- Born: Dorothy Marie Barrett February 14, 1929 Scranton, Pennsylvania, U.S.
- Died: October 12, 2015 (aged 86) Scranton
- Education: Marywood University; St. John's University;
- Organization: Sisters, Servants of the Immaculate Heart of Mary

= Mary Adrian Barrett =

American religious sister and educator

Mary Adrian Barrett, IHM, born Dorothy Marie Barrett, (February 14, 1929 – October 12, 2015), was an American religious sister of the Sisters, Servants of the Immaculate Heart of Mary, an educator and the founder of Friends of the Poor, a nonprofit organization based in Scranton, Pennsylvania.

==Early life and education==
Dorothy Marie Barrett was born in 1929 in Scranton and raised in Dunmore, Pennsylvania, one of five children of Paul Adrian Barrett and Mildred Padden. Her father was a newspaper editor who made a point of teaching his children compassion and responsibility for less fortunate people.

== Religious life ==
At 17, Barrett joined the congregation of the Sisters, Servants of Immaculate Heart of Mary. Taking the religious name Mary Adrian, she made her temporary vows on 9 May, 1949, and her perpetual vows on 2 August, 1952. She earned an undergraduate degree in history and English from Marywood University, and later a master's degree in African-American history from St. John's University in Queens, New York.

As a teacher, Barrett served at Catholic schools in West Pittston, Pennsylvania; Carbondale, Pennsylvania; Silver Spring, Maryland; Williamsport, Pennsylvania; and Oyster Bay, New York, as well as other locations. While teaching in Oyster Bay, she became chairwoman of the town's Democratic Committee and leader of the Community Social Action Council, working for better low-income housing on Long Island.

In 1970, Barrett was visiting Scranton on a break from teaching when she co-founded Project Hope, a summer camp for children without other summer recreation opportunities. In 1976, she returned to the Scranton area permanently, working with the United Neighborhood Centers on programming for children, poor and elderly residents of the area. Barrett was noted for organizing activities for poor families in Scranton, such as bus trips to Washington D. C. and holiday dinners, intended to give parents and children memorable and educational experiences together. She arranged funerals for destitute families, and advocated for mothers with addictions in the court system. Sister Adrian founded Friends of the Poor in 1984, as a sponsored ministry of her order. "To work with the poor is a great gift," she explained. "The poor teach you a lot."

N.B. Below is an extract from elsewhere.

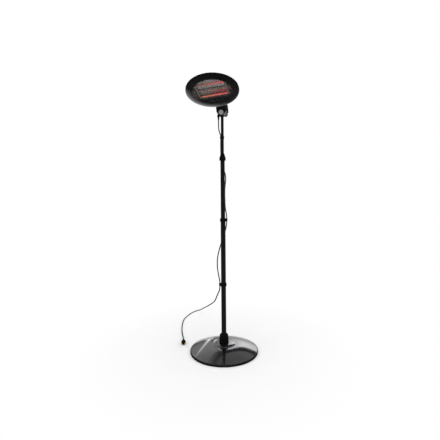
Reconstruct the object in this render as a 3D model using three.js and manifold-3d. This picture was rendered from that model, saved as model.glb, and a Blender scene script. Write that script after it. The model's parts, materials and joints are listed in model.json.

In 1985, Barrett was the subject of a public television documentary, Sister Adrian, the Mother Teresa of Scranton, narrated by Martin Sheen. She called the film "a bit much", and rejected the comparison to Mother Teresa.

Among her honors, Barrett held honorary doctorates from Marywood College and the University of Scranton. She was appointed to the Pennsylvania Commission on Aging by Governor Robert P. Casey, and in 1986 was the first woman to be Grand Marshal of the Scranton's St. Patrick's Day Parade. In 2002, Arlen Specter recognized her work in a speech on the floor of the U. S. Senate. Later, in 2009, Congressman Paul Kanjorski also spoke about her in the House of Representatives, to mark her official retirement.

Barrett stood just under five feet tall. She was known to prefer casual clothing in her work — earning her the nickname "Sister Sneakers" — but she often wore tailored tartan ensembles in formal situations. In 2008, Barrett was active in support of the Obama presidential campaign in Lackawanna County, Pennsylvania.

Barrett died in October 2015, age 86, at the retirement home in Scranton for the members of her congregation. A memorial service was held at her alma mater, Marywood University. Both Project Hope and Friends of the Poor continued to serve local needs at the time of her death. Camp Saint Andrew, however, the site of Project Hope's summer camp, was closed by the Diocese of Scranton in 2015. In November 2015, the first Thanksgiving after her death, Friends of the Poor held the annual Thanksgiving dinner started by Barrett in 1977, and expected to serve well over 1,000 holiday meals.
Her sister, Marie D. Barrett, wrote a biography of her, which was self-published, in 2004, titled Sister Sneakers.